I’m learning that a well-led workshop is not primarily about using the software platform with the best meeting features.
Believe me, I’ve spent some time over the past four months learning the ins and outs of various applications, ranging from Zoom to MS Teams to WebEx to Mural to Miro to Lino to Stormboard…all in search of the best visual collaborative tool.
But once again, it comes back to people, not products or features.
Even if a platform can do all sorts of amazing things, if participants aren’t comfortable using it, it’s a dud. And they make that judgement very quickly – sometimes before even trying it.
Our cognitive load is heavy these days. We’ve been forced to adapt to a lot all at once, over and over again. We don’t have much excess capacity for change. Being asked to learn even one more new thing in a meeting might just be one thing too many.
So I find myself sticking to the basics. Platforms people know, tools they are familiar with. While other products might have fancier features that can do the job better, that’s only true if people are willing to take the time and create the mind space to learn them. And right now, they often aren’t.

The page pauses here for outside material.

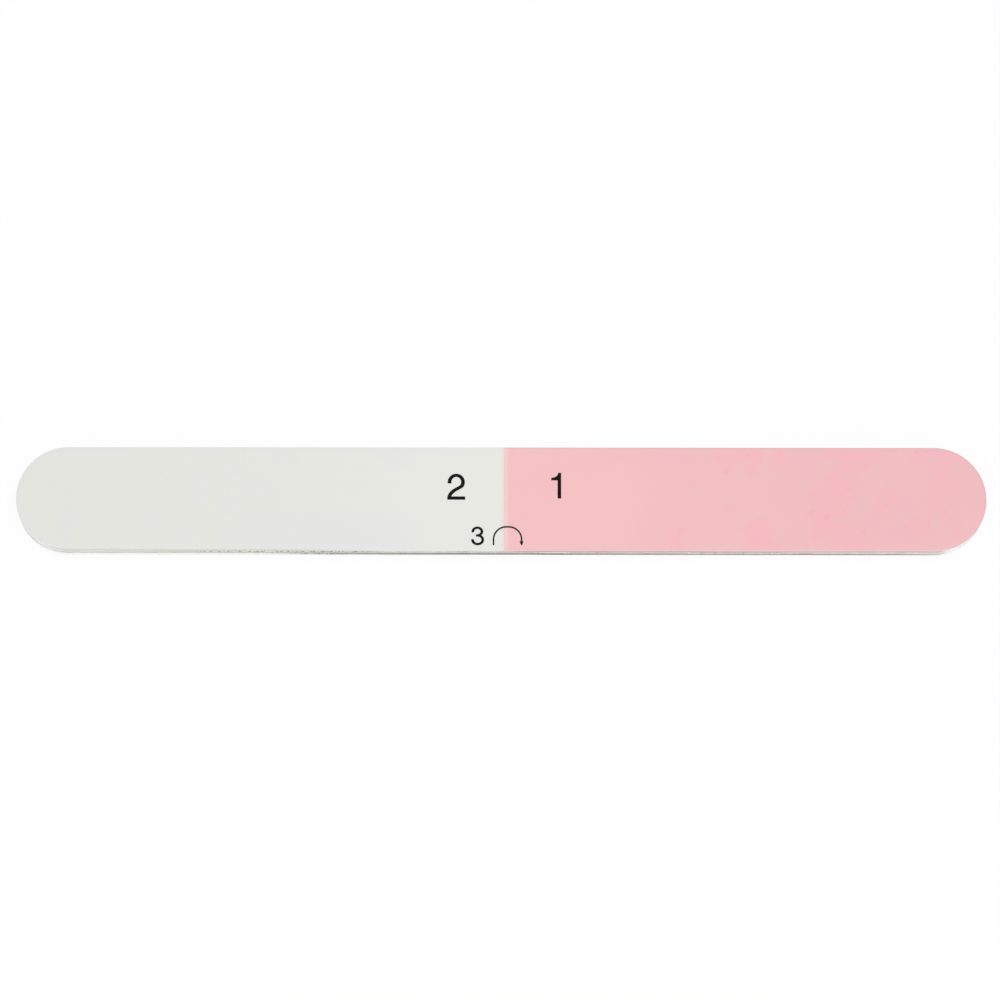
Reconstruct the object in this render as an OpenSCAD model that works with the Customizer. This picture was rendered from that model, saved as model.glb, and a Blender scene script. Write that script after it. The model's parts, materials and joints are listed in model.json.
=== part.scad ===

Early in the pandemic, I challenged myself to learn a few new collaborative tools and platforms. Lately, I’m challenging myself to facilitate well without them. Using the “Minimum Viable Platform” has become my new default, primarily out of sensitivity to my tired audiences. If even one or two people are excluded because they can’t navigate a new online environment quickly or comfortably, it’s better to create an inclusive, engaging experience on familiar turf.